--- BEGIN ---

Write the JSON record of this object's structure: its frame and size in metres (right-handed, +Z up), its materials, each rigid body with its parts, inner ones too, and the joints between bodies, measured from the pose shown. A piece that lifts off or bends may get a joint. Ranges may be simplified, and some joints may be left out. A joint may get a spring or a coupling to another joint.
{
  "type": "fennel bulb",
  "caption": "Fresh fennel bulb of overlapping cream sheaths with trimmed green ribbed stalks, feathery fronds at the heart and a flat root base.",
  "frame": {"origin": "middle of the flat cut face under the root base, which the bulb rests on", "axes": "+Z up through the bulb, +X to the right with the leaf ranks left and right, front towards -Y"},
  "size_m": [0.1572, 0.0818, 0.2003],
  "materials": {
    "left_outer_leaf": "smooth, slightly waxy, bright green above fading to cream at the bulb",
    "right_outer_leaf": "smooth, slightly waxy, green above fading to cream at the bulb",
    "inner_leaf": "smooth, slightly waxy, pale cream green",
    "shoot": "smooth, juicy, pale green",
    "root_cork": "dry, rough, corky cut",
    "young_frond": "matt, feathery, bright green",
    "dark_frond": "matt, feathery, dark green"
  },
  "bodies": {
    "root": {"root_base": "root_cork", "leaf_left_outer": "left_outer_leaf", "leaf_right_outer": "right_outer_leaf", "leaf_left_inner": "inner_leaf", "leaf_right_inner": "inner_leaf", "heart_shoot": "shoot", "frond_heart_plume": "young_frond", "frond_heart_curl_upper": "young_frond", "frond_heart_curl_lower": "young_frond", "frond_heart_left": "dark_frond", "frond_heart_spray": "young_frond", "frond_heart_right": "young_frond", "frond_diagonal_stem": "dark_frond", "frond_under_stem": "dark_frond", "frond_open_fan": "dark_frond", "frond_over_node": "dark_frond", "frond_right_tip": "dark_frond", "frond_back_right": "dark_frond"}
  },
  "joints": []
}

--- END ---
--- BEGIN ---

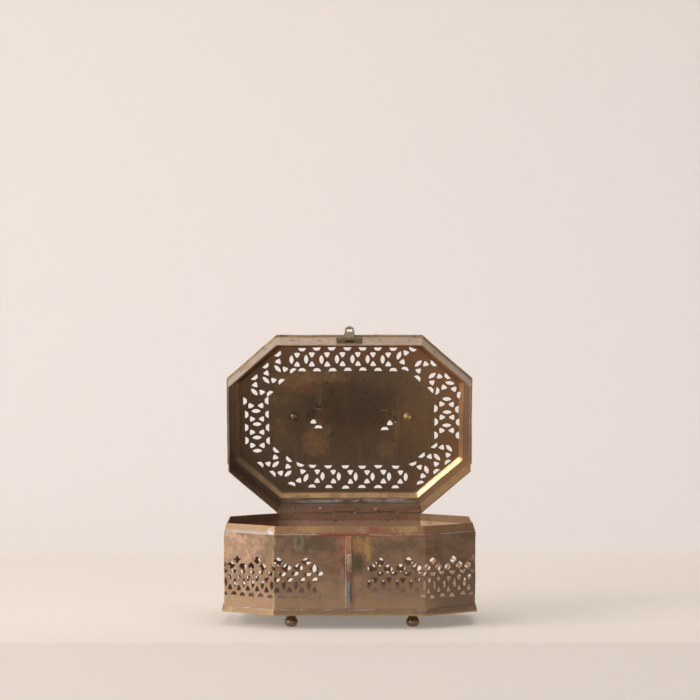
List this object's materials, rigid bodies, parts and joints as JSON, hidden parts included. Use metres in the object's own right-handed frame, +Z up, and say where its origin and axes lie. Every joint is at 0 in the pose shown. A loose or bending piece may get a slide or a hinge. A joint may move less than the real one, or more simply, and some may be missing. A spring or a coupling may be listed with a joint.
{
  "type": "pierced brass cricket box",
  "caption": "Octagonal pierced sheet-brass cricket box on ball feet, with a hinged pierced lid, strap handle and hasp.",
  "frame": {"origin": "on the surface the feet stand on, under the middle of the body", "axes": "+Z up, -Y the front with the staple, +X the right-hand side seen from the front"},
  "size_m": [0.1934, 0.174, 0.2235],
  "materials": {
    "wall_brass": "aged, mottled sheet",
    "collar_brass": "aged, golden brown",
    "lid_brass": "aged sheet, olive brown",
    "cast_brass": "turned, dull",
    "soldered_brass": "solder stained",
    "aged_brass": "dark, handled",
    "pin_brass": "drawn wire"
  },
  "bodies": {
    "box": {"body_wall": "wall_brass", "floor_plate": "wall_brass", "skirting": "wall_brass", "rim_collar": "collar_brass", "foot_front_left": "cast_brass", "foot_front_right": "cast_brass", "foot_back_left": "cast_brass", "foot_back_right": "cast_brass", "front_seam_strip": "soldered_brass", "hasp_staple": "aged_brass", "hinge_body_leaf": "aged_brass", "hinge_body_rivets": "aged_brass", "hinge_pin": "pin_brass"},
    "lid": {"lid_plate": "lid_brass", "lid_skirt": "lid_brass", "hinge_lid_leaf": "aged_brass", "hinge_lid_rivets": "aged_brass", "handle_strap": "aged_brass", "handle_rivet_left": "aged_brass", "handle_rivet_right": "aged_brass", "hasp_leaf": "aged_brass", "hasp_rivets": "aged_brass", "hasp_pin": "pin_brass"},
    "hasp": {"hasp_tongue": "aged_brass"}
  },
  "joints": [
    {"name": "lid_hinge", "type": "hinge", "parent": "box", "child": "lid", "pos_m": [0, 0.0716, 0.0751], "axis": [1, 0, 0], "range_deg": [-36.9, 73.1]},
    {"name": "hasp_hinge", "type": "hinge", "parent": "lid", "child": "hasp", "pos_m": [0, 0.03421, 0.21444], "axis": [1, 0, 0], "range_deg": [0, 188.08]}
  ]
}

--- END ---

Task requirements | Find every line in the records above that contains the word "rigid", and copy each one.

Task response |
Write the JSON record of this object's structure: its frame and size in metres (right-handed, +Z up), its materials, each rigid body with its parts, inner ones too, and the joints between bodies, measured from the pose shown. A piece that lifts off or bends may get a joint. Ranges may be simplified, and some joints may be left out. A joint may get a spring or a coupling to another joint.
List this object's materials, rigid bodies, parts and joints as JSON, hidden parts included. Use metres in the object's own right-handed frame, +Z up, and say where its origin and axes lie. Every joint is at 0 in the pose shown. A loose or bending piece may get a slide or a hinge. A joint may move less than the real one, or more simply, and some may be missing. A spring or a coupling may be listed with a joint.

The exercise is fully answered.